Regardless of any amount of pushback she’s received after the release, Iapalucci is excited to finally have this album, which has largely been met with praise from her fellow comedians, out in the world.
“I love a lot of these jokes, and I’m happy I was able to put them out together,” Iapalucci tells Vanyaland. “I’m really proud of it, and I’m glad I was able to put it out there. Also, I appreciate all the support from other comics and my peers. It’s been really nice, and I feel really good about it.”
Cutting deep into the fabric of what many outside of the comedy world might consider “off limits” today, Iapalucci’s unapologetic haymakers on major hot button issues like abortion, sexual assault, and race are not new.
Rather, she’s just been given a better opportunity, thanks to a longer set, to show us more of who she really is and what she’s worked toward during her 17 years in stand-up, aside from her stints on Last Comic Standing and Netflix’s The Degenerates.
“Sometimes, if you see maybe just one or two of my jokes that you think are really dark, you’re not getting the full picture of who I am,” says Iapalucci. “But with 50 minutes or an hour, you get to see more through my eyes and how I see the world.”
With the album indeed painting a larger picture of Iapalucci’s dark comedic approach, there are moments where the audience is audibly uneasy. However, while that may add a bit of a punch for listeners, and she understands that her jokes have the tendency to do so, it’s never been a focus of hers to make the crowd squirm. At the end of the day, she’s really just trying to process those thoughts in her own way.
“Not everyone thinks like this, but I feel like if some people hear you do a joke about something, it means you don’t take that issue seriously, or that you don’t see it as a bad thing,” says Iapalucci. “But I can do a joke about school shootings and still see the inherent problem with school shootings, and know that they’re terrible.
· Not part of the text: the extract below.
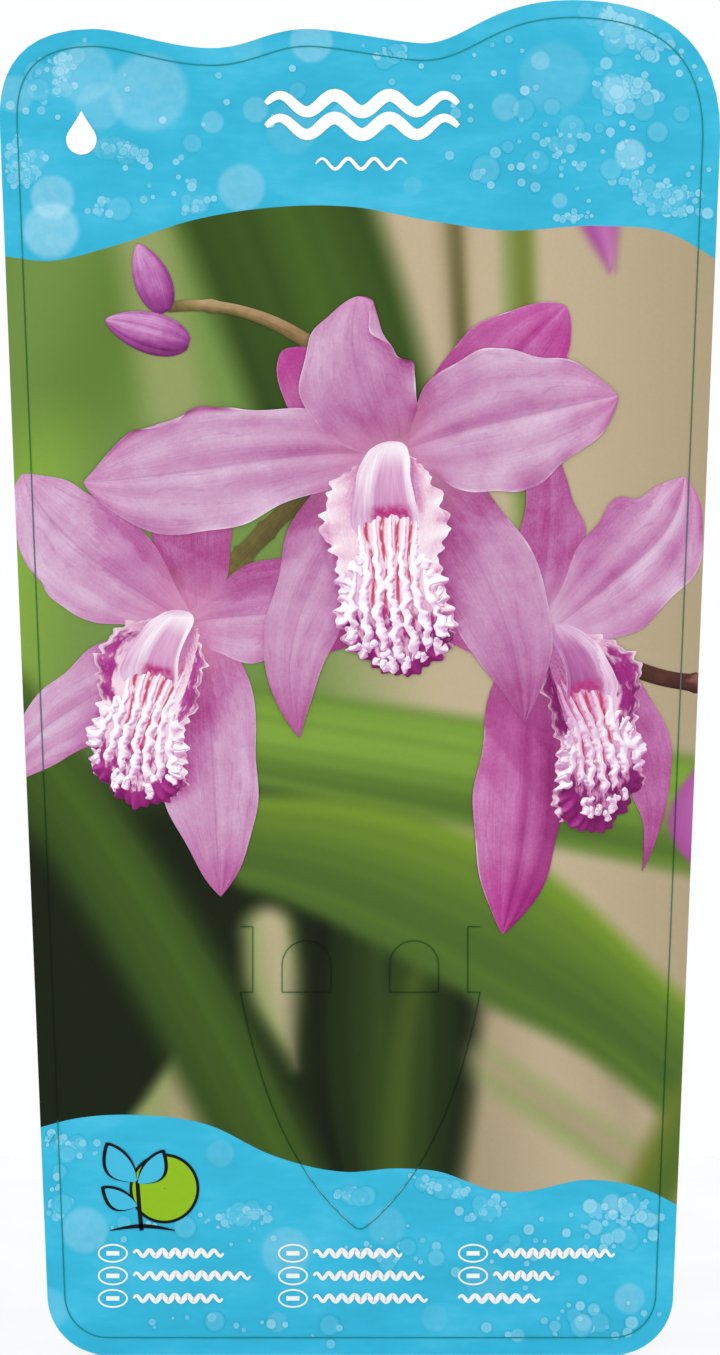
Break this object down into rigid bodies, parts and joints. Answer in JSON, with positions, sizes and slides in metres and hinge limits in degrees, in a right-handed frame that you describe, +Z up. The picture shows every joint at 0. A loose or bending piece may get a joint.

I don’t think everyone gets that you can joke about something and still understand the seriousness of it.”
Having been recorded in 2018, Iapalucci is delighted to see just how evergreen a lot of the jokes have remained to this day, which helps in her hope that people can listen to it for years to come and still relate. But most of all, she’s hoping that while she does wade in some dark waters, that the heavy material she covers can actually help listeners not only open their minds to joking about serious matters, but also aid in helping them cope with the heavy nature of things going on in the world around them, as well.
“The material is really dark, but I hope it helps people lighten up a bit,” says Iapalucci. “There is a lot of dark stuff happening right now in the world, and if you can just laugh at some of it, I think it would be easier to get through life. A joke is a joke, you don’t have to take everything so seriously.”